L'intérêt de ce film est véritablement sa richesse thématique et en réflexions. La réalité du patriarcat dans l'Amérique des années 70 ne fait aucun doute à travers l’œil de Steven Spielberg. La propriétaire du Washington Post, Katharine Graham n'est jamais prise au sérieux par l'ensemble des hommes autour d'elle, si bien qu'elle doute nécessairement toujours d'elle, malgré quelques bons soutiens masculins. Ce qui est véritablement intéressant dans le film est la progression de ce personnage qui s'affirme tout au long du film. Que cela soit la réalité ou un arrangement pour le film, le message est pertinent. Le plan de Katharine traversant une foule de femmes après le procès est en ce sens révélateur de l'intention louable de Spielberg. Le choix de se focaliser sur Mme Graham, au-delà de sa condition de femme, est intéressant. En plus de donner un point d'ancrage au récit et de permettre au spectateur de s'investir dans un personnage, ce choix de Spielberg permet d'aller au delà de la question du bien ou du mal, du juste ou de l'injuste, bref comme il est dit dans le film, de la théorie. En effet, une fois la validité de la cause arrêtée, quelqu'un doit prendre le risque de briser le silence pour dévoiler la vérité. La vérité peut avoir un prix, et il était judicieux de la part de Spielberg de montrer tout ce que peut perdre un lanceur d'alerte. La question de la Justice n'est donc pas que théorique. 
Autre thématique bien évidemment, celle de la presse et plus largement des institutions américaines. Beaucoup de réflexions parcourent cette thématique. La première est celle de la rentrée en bourse des journaux qui implique une perte de contrôle et donc d'indépendance. Le Washington Post publie les Pentagon Papers juste après sa rentrée en bourse, ce qui pourrait signifier sa fin en cas de catastrophe (interdiction par la Justice Américaine). Bien que la bourse ne soit pas le principal problème dans le film (cela rajoute à la tension), ce point souligne néanmoins la question de la perte de l'indépendance de la presse (poids des actionnaires) et son obligation de rentabilité. Problème d'ailleurs prégnant dans le film car les journaux sont dans une situation de concurrence, or l'information la plus vendeuse n'est pas forcément la plus intéressante. Question : la presse doit-elle être rentable ? Ou autrement dit, le marché peut-il réguler les médias ? 

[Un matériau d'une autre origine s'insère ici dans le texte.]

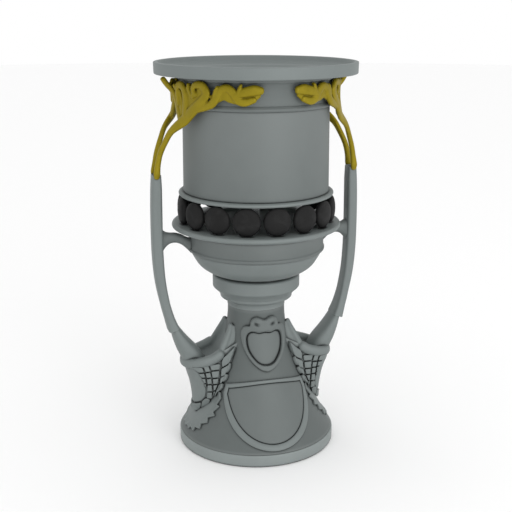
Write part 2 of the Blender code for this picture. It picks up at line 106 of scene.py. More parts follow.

Une autre question inhérente à la presse est particulièrement intéressante. La presse peut-elle tout dire ? Même si cela concerne la sécurité intérieure ? Les Pentagons Papers pouvaient être révélés, comme l'a tranchés la Cour suprême américaine. Cela reste toutefois un cas singulier. Dans une démocratie, l'information doit être libre pour que les citoyens puissent se forger une opinion. Le film dit très joliment "La presse sert les gouvernés, non les gouvernants". Il reste que la question se pose néanmoins, même au delà de la question de la légalité des révélations.  Toute chose doit être dit mais pas nécessairement instantanément, notamment en matière de sécurité. Les Pentagons Papers étaient acceptables dans la mesure où ils portaient sur des événements passés et qu'ils ne mettaient pas en jeu directement des vies sur le terrain, bien au contraire.  L'affaire des Pentagons Papers prouvent deux choses : que d'une part la Justice américaine est bien un contre-pouvoir à l'exécutif; elle est véritablement indépendante. Elle prouve d'autre part que la Constitution américaine est très bien écrite pour ce qui concerne la question de la presse car c'est sur elle que se fonde la Cour suprême. Attention toutefois à ne pas sacraliser la Constitution américaine qui a tout de même quelques défauts (armes à feu). Dans les mêmes précautions à mentionner, il est nécessaire de souligner que le rôle de la presse est déterminant, sans pour autant ériger cette dernière en guide à penser. La valeur d'un article de presse n'est pas celle d'un article scientifique et le point de vue peut être volontairement ou involontairement biaisé. La réflexion personnelle reste indispensable. 


En définitive, Pentagon Papers est un grand film du genre historique. Les réflexions sur la presse, le féminisme, la liberté et la sécurité sont passionnantes, ainsi que le voyage dans le fonctionnement des institutions américaines.